One key issue, said participant Jared Howland, the electronic resources librarian at Brigham Young University, is figuring out what "library" means today.

"The very definition of a library, especially an academic library, is being challenged," he said. "Over the last couple of decades, librarians have begun to realize that just-in-case collecting practices are unsustainable. There is too much information being produced and the rate is only increasing as we move to more digital content." He suspects that patron-driven acquisitions and other similar models will be the wave of the future.

With this in mind, John Collins, director of the Gutman Library at the Ed School, says they are struggling with the notion of "library as place."
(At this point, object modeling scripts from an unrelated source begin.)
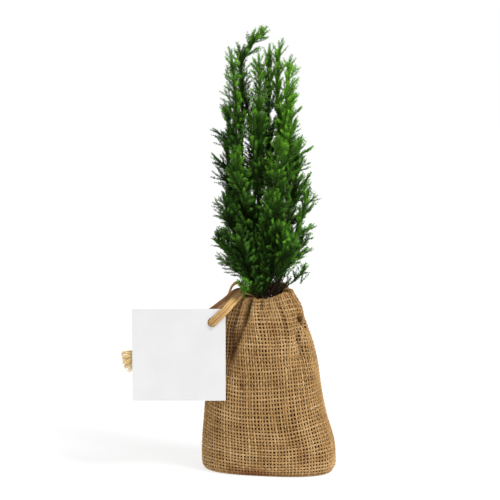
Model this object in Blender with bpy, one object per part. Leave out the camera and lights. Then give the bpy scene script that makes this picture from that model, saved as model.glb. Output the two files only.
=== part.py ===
"""A young upright conifer whose root ball stands in a gathered burlap bag, with a blank tag on a jute tie.

Metres, +Z up, the front towards -Y. The origin is on the flat underside of the bag, under its middle.
"""

import math
import random
from dataclasses import dataclass

import bpy
import numpy as np
from mathutils import Matrix, Vector
from mathutils.bvhtree import BVHTree

MM = 0.001
UP = Vector((0, 0, 1))
GAP = 0.3 * MM

# Bag: outline stations of the cloth, as height, left edge, right edge and half depth
BAG_STATIONS = (
    (0, -47.6, 48.2, 26.4),
    (2.5, -50, 50.3, 28.6),
    (8, -50.9, 50.9, 29.5),
    (22, -50.6, 49.8, 30),
    (41, -49.2, 44.3, 29.5),
    (60, -47.6, 40.3, 28.5),
    (80, -45, 37.4, 27.5),
    (96, -41.5, 34.4, 26.5),
    (108, -38, 30.4, 25.5),
    (119, -34.2, 26.6, 24),
    (128, -30.6, 23.2, 22),
    (140, -24, 17.8, 18),
)
BAG_TURN = math.radians(-9)
BAG_SQUARENESS = (2.7, 2.15)
BAG_WALL = 1.5 * MM
# The rim stands higher at the back than in front, and a little higher at both sides
BAG_RIM_HEIGHT = 136.3 * MM
BAG_RIM_RISE = 3.3 * MM
BAG_RIM_SADDLE = 0.6 * MM
BAG_ROUND = 48
BAG_ROWS = (6, 4)
GATHER_FOOT = 78 * MM
GATHER_TOP = 124 * MM
GATHER_COUNT = 11
GATHER_DEPTH = 1.1 * MM
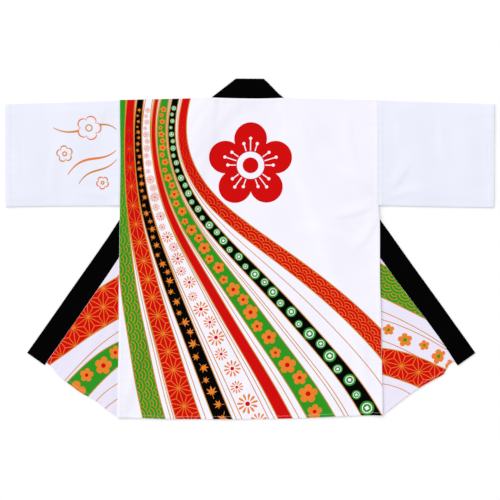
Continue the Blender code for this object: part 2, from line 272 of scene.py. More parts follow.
# Small ridges: from x and y, to x and y, bow, width of the left and of the right flank, height.
FINE_CREASES = (
    (0.338, 0.125, 0.205, 0.085, 0.010, 0.012, 0.030, 0.0022),
    (0.338, 0.135, 0.235, 0.215, -0.012, 0.026, 0.013, 0.0026),
    (0.336, 0.105, 0.262, -0.010, 0.014, 0.014, 0.030, 0.0020),
    (-0.338, 0.125, -0.215, 0.095, -0.010, 0.030, 0.013, 0.0020),
    (-0.338, 0.140, -0.250, 0.225, 0.010, 0.013, 0.028, 0.0024),
    (-0.336, 0.105, -0.282, 0.000, -0.012, 0.028, 0.014, 0.0018),
    (0.090, 0.385, 0.165, 0.250, 0.012, 0.016, 0.034, 0.0018),
    (-0.090, 0.385, -0.150, 0.270, -0.010, 0.034, 0.016, 0.0016),
    (0.262, 0.360, 0.300, 0.190, -0.014, 0.018, 0.036, 0.0018),
    (0.120, 0.060, 0.320, -0.020, 0.016, 0.018, 0.046, 0.0021),
    (0.175, -0.060, 0.330, -0.170, -0.018, 0.044, 0.018, 0.0019),
    (0.110, -0.120, 0.135, -0.300, 0.012, 0.020, 0.044, 0.0018),
    (0.300, -0.230, 0.318, -0.445, -0.008, 0.016, 0.036, 0.0020),
    (0.165, -0.310, 0.150, -0.448, 0.006, 0.016, 0.032, 0.0018),
    (-0.005, -0.350, -0.012, -0.448, 0.004, 0.018, 0.034, 0.0016),
    (-0.190, -0.300, -0.205, -0.448, 0.006, 0.018, 0.040, 0.0020),
    (-0.300, -0.150, -0.322, -0.430, 0.010, 0.034, 0.016, 0.0018),
    (-0.060, 0.060, -0.110, -0.150, 0.014, 0.020, 0.046, 0.0014),
    (-0.010, 0.330, 0.000, 0.160, 0.008, 0.026, 0.046, 0.0010),
    (-0.356, 0.150, -0.430, 0.225, 0.012, 0.014, 0.030, 0.0022),
    (-0.356, 0.130, -0.470, 0.150, -0.006, 0.012, 0.026, 0.0016),
    (-0.520, 0.130, -0.500, 0.300, 0.012, 0.016, 0.036, 0.0016),
    (-0.380, 0.380, -0.405, 0.260, -0.008, 0.014, 0.032, 0.0015),
    (-0.628, 0.320, -0.620, 0.160, 0.006, 0.012, 0.024, 0.0010),
    (0.356, 0.150, 0.420, 0.235, -0.010, 0.030, 0.014, 0.0022),
    (0.356, 0.130, 0.480, 0.155, 0.008, 0.026, 0.012, 0.0018),
    (0.510, 0.360, 0.530, 0.210, -0.012, 0.036, 0.016, 0.0017),
    (0.375, 0.380, 0.395, 0.270, 0.008, 0.032, 0.014, 0.0014),
    (0.626, 0.330, 0.632, 0.180, -0.004, 0.022, 0.012, 0.0010),
    (0.372, -0.400, 0.470, -0.285, 0.010, 0.014, 0.030, 0.0016),
    (0.375, -0.180, 0.450, -0.350, -0.010, 0.028, 0.014, 0.0015),
    (0.520, -0.270, 0.430, -0.215, 0.006, 0.012, 0.026, 0.0013),
    (-0.372, -0.405, -0.455, -0.320, -0.008, 0.026, 0.013, 0.0016),
    (-0.380, -0.170, -0.470, -0.330, 0.010, 0.014, 0.030, 0.0015),
    (-0.375, -0.290, -0.440, -0.260, 0.004, 0.012, 0.022, 0.0012),
)
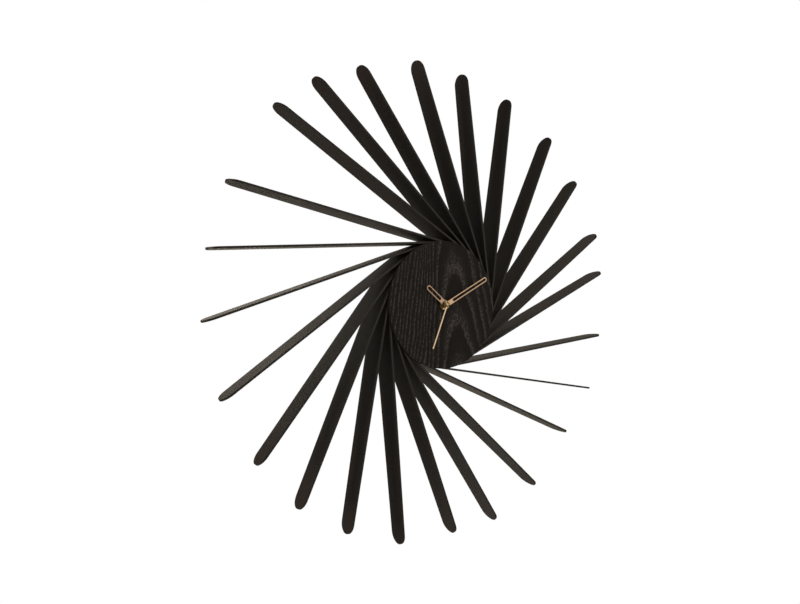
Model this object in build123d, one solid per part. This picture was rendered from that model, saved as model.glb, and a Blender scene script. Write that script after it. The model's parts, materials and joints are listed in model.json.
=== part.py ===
from build123d import *
import math
import os

# Sunburst wall clock: twenty-four black steel strips stand on edge around a
# faceted steel drum, tangent to it, so that they swirl outward.  A round
# wooden dial covers the drum's mouth and carries a quartz movement behind it.
#
# The pieces are drawn in the clock's own plane: x to the right, y up, and z
# the distance from the wall.  save() turns them so that +Z is up, the dial
# faces -Y, and the origin is on the hand axis, at the wall.

# ---------------------------------------------------------------- dimensions
RAY_T = 2.4            # strip thickness
RAY_TANGENT_R = 78.1   # circle that every strip's middle plane touches
RAY_FRONT = 39.0       # strips' front edges, from the wall
RAY_ROOT_REAR = 2.0    # strips' rear edge at the root
RAY_TAPER = 0.0386     # how fast the rear edge comes forward along the strip
# tip direction (degrees clockwise from twelve) and tip radius of each strip
RAYS = [(353.92, 305.7), (7.37, 302.1), (22.43, 302.3), (38.95, 305.7), (53.44, 303.6), (69.69, 305.6),
        (80.32, 300.1), (98.40, 295.4), (114.04, 297.4), (128.97, 288.0), (146.73, 297.6), (162.14, 299.8),
        (175.25, 292.1), (190.87, 296.9), (205.69, 296.2), (219.66, 297.3), (233.94, 295.5), (249.91, 296.6),
        (266.32, 298.6), (280.99, 298.9), (295.52, 302.2), (315.19, 310.5), (326.42, 309.5), (338.30, 303.9)]
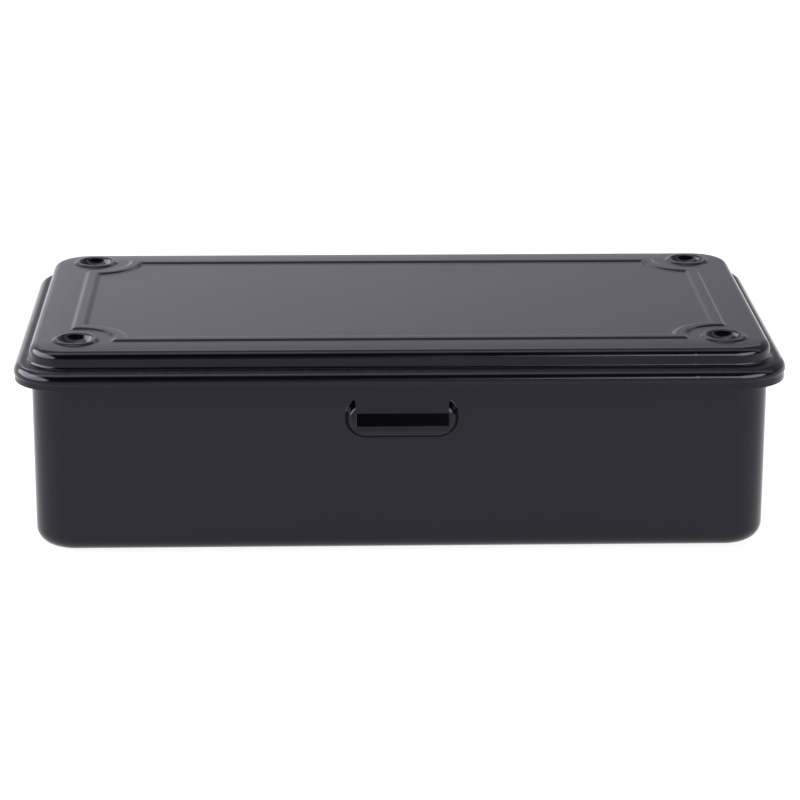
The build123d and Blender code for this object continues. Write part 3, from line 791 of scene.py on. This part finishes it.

"What does it mean, in a physical sense, to be a library?" he asked. "Beyond collections, libraries are learning centers with group study spaces, galleries, cafes, and classrooms. Our library certainly is a 'social' and collaborative place to work and a place to receive in-person research support." There are still books, of course -- Collins said, "I can't see a day where most of the books will be gone, but I can envision a day when the lesser-used materials will be stored somewhere else." Journals are all mostly online now.

At Pennsylvania State, about 95 percent of the entire health services library is digital, said director Cynthia Robinson, a seminar participant. Her library has been repurposed as a social space rather than, as she said, "a book warehouse." Their challenge is figuring out how to respond to requests with the lightning speed that digital users are now accustomed.

"They expect things faster and from wherever they're located," she said. For this reason, some of her staff, including some with deep institutional knowledge after working at the library for 25 to 40 years, opted for retirement, which allowed her to rethink staff positions and needed skills. For Palfrey, rethinking staff needs meant completely dismantling the Harvard Law Library organizational chart, asking a team of staff to create a new organizational model and work design -- with an eye on digital -- and then asking every staff member to indicate in which new unit they wanted to work, as the first step to job reassignment.

As with any major change, there is often substantial pushback, something many participants spoke about in detail during the week. Stevo Roksandic, a library director at Kent State University, said his staff sometimes questioned his judgment during their transition and accused him, with his MBA degree, of "not thinking like a librarian." Palfrey noted that, during these times of change, directors often "stand for something the [others] don't want."

But, Howland said, major change is inevitable for academic libraries.

"In some sense, it does not matter if libraries embrace digital or not. That is the way the market is headed," he said. "If libraries want to continue providing access to the best information, they will be forced to embrace digital. Fighting the market is an exercise in futility, so why try? If digital is not embraced, libraries will very quickly become obsolete."